GENEVA, Sept., 29 2014 (IPS) – The steady increase in patent applications and grants that is taking place in developed and some developing countries (notably in China) is sometimes hailed as evidence of the strength of global innovation and of the role of the patent system in encouraging it.
However, such an increase does not correspond to a genuine rise in innovation. It points instead to a major deviation of the patent system away from its intended objective: to reward those who contribute to technological progress by creating new and inventive products and processes.
The increase in the number of patents reflects, to a large extent, the low requirements of patentability applied by patent offices and courts. Patents granted despite the absence of a genuine invention detract knowledge from the public domain and can unduly restrain legitimate competition.
Low standards of patentability encourage a large number of applications that would not otherwise be made, leading to a world backlog estimated at over 10 million unexaminedpatents.
This problem affects various sectors. For instance, Nokia is reported to hold around 30,000 patents relating to mobile phones, a large part of which are likely to be invalid, while Samsung holds more than 31,000 patent families. A study covering various fields of clean energy technologies, including solar photovoltaic, geothermal, wind and carbon capture, found nearly 400,000 patent documents.
The proliferation of patents is particularly high and problematic in the pharmaceutical sector, where large companies actively seek to acquire broad portfolios of patents in order to extend patent protection beyond the expiry of the original patents on new compounds. These ever-greening strategies allow them to keep generic producers out of the market and charge prices higher than those that would otherwise exist in a competitive scenario.
For example, the basic patent for paroxetine, an antidepressant, expired in the late 1990s, whereas ‘secondary’ patents will extend up to 2018.
Ever-greening strategies by one company often force others to follow the same pattern as a defensive approach. The proliferation of ‘secondary’ or ‘spurious’ patents can impose significant costs on patients and public health systems.
Several measures can be applied at the national level to avoid the proliferation of patents on trivial developments in full consistency with the Agreement on Trade-related Aspects of Intellectual Property Rights (TRIPS), because they fall within the policy space that World Trade Organisation (WTO) members have retained to design and apply their patent laws.
The most important policy that governments may implement is the rigorous application of the requirements of patentability, based on a thorough examination of patent applications. The TRIPS agreement neither defines the concept of ‘invention’ nor how such requirements need to be interpreted.
Thus, national laws may differentiate inventions and discoveries, and require that the former result from an inventive activity, thereby excluding pre-existing subject matter that is merely found, such as natural substances.
While some patent offices grant patents on the basis of legal fictions on novelty, there is no reason to follow such practices in other jurisdictions.
An example of this practice by some patent offices is to admit what are known as ‘selection patents’, whereby one of more items that were previously disclosed are independently claimed.

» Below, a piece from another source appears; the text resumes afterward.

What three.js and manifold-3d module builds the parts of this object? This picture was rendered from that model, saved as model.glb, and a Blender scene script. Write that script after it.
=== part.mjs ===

This type of patents provide an effective means of ever-greening, because protection can be extended for the full length of a new patent, i.e. normally 20 additional years, despite the fact that novelty was actually lost when such items were first disclosed.
While some large patent offices, such as the U.S. Patent and Trademark Office, the European Patent Office and the Chinese Patent Office, seem to apply a lax inventive step standard thereby allowing for the granting of a large number of ‘low quality’ patents, there are strong public interest arguments to follow a different approach, particularly in developing countries.
A strict application of the industrial applicability/usefulness requirement, when provided for by the national law, may also contribute to prevent the grant of unwarranted patent rights.
This is the case, in particular, for claims on new medical uses, which are equivalent to claims over methods of treatment that have no industrial application or technical effect. The lack of industrial applicability may be a sufficient ground to reject such claims.
Given the policy space left by the TRIPS agreement to adopt their own definitions of the patentability standards, and to do so consistently with their legal systems and practices, governments can follow different methods to ensure that patents are granted only when there are sufficient merits under the applicable law.
Governments may introduce specific standards in the patent laws themselves. A notable case is the Indian Patent Act, as amended in 2005, which incorporated in section 3(d) specific standards to assess patent applications in the field of chemicals and pharmaceuticals.
In a case brought by Novartis (a Swiss pharmaceutical company) against the rejection of its patent application relating to a beta crystalline form of imatinib mesylate, the Indian Supreme Court held that the claimed invention failed in both the tests of invention and patentability.
The definition of the standards of patentability can also be made through regulations, including patent offices’ guidelines. A good example is provided by the guidelines on the patentability of pharmaceutical products and processes adopted by the Argentine government in 2012 to limit the ever-greening of pharmaceutical patents.
Finally, it is worth noting that in applying patentability standards, patent offices can differentiate, in line with the TRIPS agreement, among fields of technology in order to take into account particular features of specific sectors and public policies objectives, for instance in relation to the promotion of generic drugs.
Measures to accommodate these differences constitute a necessary response to the diversity of technologies and, consequently, a condition sine qua non for an intrinsically balanced system of protection that remains neutral in its effects on competition.